Fortunately, we don't need to understand where this equation comes from in order to be able to use it! And to that end, I will now take you through a worked example to show how you would actually solve the problem considering that we already know the equation.
I'm gonna use a set of static points for this example (i.e. you can't pick and choose your points for this), largely because I don't want to have to do more cursed things with Javascript... We'll use
\[ A = \begin{pmatrix}-16 \\ 6 \\ 4\end{pmatrix} \qquad B = \begin{pmatrix} -1 \\ 2 \\ -3 \end{pmatrix} \]for the line \(\vec{AB}\), and
\[ C = \begin{pmatrix}1 \\ -1 \\ 3\end{pmatrix} \qquad D = \begin{pmatrix} 4 \\ 9 \\ 7 \end{pmatrix} \]for the line \(\vec{CD}\).
The first thing we need to do is find \(\mathbf{u}\)
\[ \mathbf{u} = B - A = \begin{pmatrix}-1 \\ 2 \\ -3\end{pmatrix} - \begin{pmatrix} -16 \\ 6 \\ 4 \end{pmatrix} = \begin{pmatrix} 15 \\ -4 \\ -7 \end{pmatrix} \,, \]and \(\mathbf{v}\)
\[ \mathbf{v} = D - C = \begin{pmatrix}4 \\ 9 \\ 7\end{pmatrix} - \begin{pmatrix} 1 \\ -1 \\ 3 \end{pmatrix} = \begin{pmatrix} 3 \\ 10 \\ 4 \end{pmatrix} \,. \]Then we need to choose our points \(\mathbf{a}\) and \(\mathbf{c}\). For no particular reason we'll choose \(\mathbf{a} = A\) and \(\mathbf{c} = D\).
Finally we can calculate our cross product
\[ \mathbf{u} \times \mathbf{v} = \begin{pmatrix}15 \\ -4 \\ -7\end{pmatrix} \times \begin{pmatrix} 3 \\ 10 \\ 4 \end{pmatrix} = \begin{pmatrix} -4 \cdot 4 - 10 \cdot -7 \\ -7 \cdot 3 - 4 \cdot 15 \\ 15 \cdot 10 - 3 \cdot -4 \end{pmatrix} = \begin{pmatrix} 54 \\ -81 \\ 162 \end{pmatrix} = 27 \begin{pmatrix} 2 \\ -3 \\ 6 \end{pmatrix} \,, \]its magnitude
\[ \left|\mathbf{u} \times \mathbf{v}\right| = 27 \sqrt{4 + 9 + 36} = 27 \sqrt{49} = 27 \cdot 7 \,, \]and the difference between \(\mathbf{a}\) and \(\mathbf{c}\)

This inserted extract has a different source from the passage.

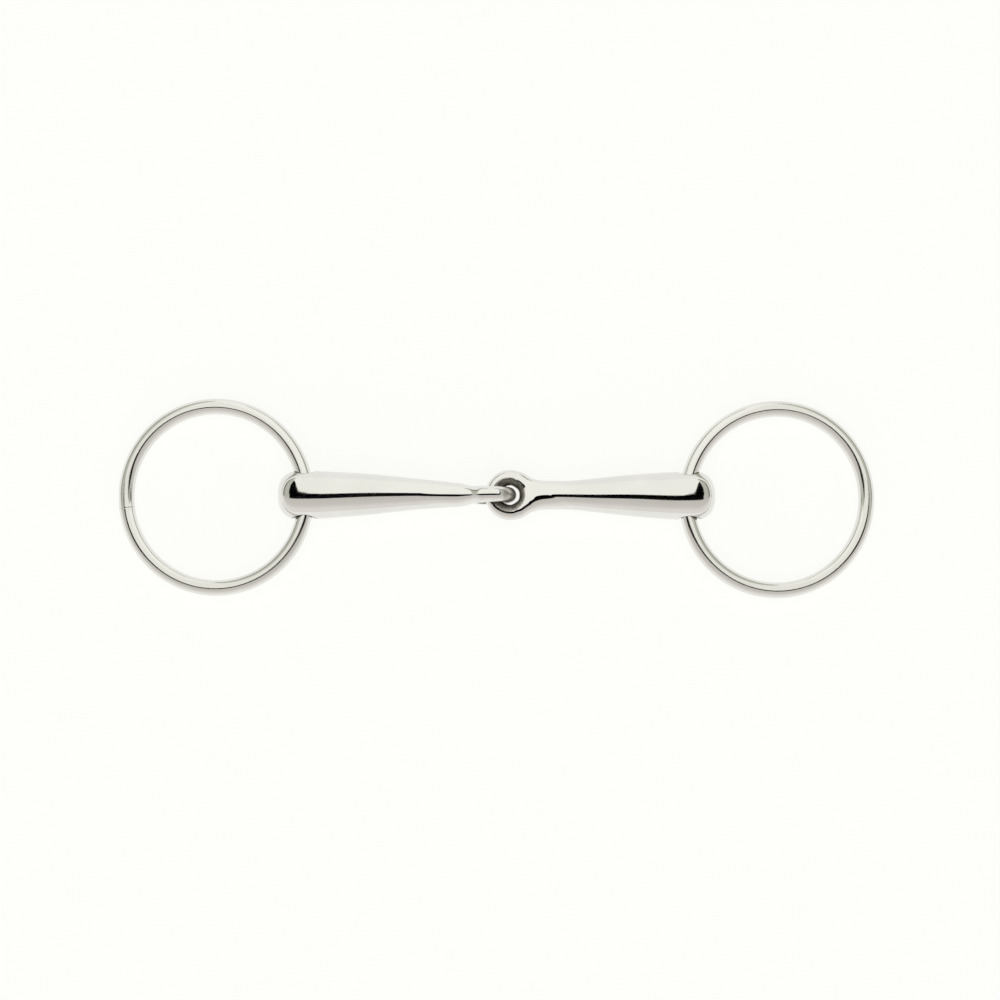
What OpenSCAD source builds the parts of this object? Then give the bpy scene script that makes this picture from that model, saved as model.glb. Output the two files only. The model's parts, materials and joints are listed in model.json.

\[ \mathbf{c} - \mathbf{a} = D - A = \begin{pmatrix}4 \\ 9 \\ 7\end{pmatrix} - \begin{pmatrix} -16 \\ 6 \\ 4 \end{pmatrix} = \begin{pmatrix} 20 \\ 3 \\ 3 \end{pmatrix} \,. \]And putting all this together gives us our shortest distance
\[ d = \frac{\left(\mathbf{c} - \mathbf{a}\right) \cdot \left(\mathbf{u} \times \mathbf{v}\right)}{\left|\mathbf{u} \times \mathbf{v}\right|} = \frac{27}{27 \cdot 7} \begin{pmatrix}20 \\ 3 \\ 3\end{pmatrix} \cdot \begin{pmatrix} 2 \\ -3 \\ 6 \end{pmatrix} = \frac{1}{7} \left(40 - 9 + 18\right) = \frac{49}{7} = 7 \,. \]